What does seem clear is that the statement that "all our thoughts are executed by physical processes" could never be proven. Part of the problem is that science is based on induction, and the information that emerges from induction is constrained in certain ways, namely that 1) it is at best probabilistic, and 2) it is dependent on the belief in an underlying order (which I denote "faith.") But a more serious problem is that any such proof would seem to involve 1) a comprehensive description of the movements of ideas in the mind, arrived at through introspection, and only then 2) a complete mapping of these movements of ideas onto the neural networks of the brain.

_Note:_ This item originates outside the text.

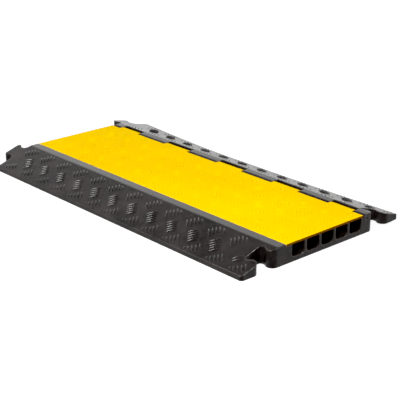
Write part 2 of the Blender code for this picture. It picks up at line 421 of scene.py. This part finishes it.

But (1) is more than all the philosophers since the dawn of time have been able to accomplish!

So as to the link between thoughts and physical processes, we will have to remain agnostic, unless we adopt the materialist worldview on a dogmatic basis. But we can still study mind and thought directly, through thinking about thinking. It therefore seems worthwhile to be rigorous in defending the distinction between thoughts and ideas as we know them through mental experiences, and the physical instantiations of thoughts in the world, of whose extent of embodying our thoughts materially we cannot know.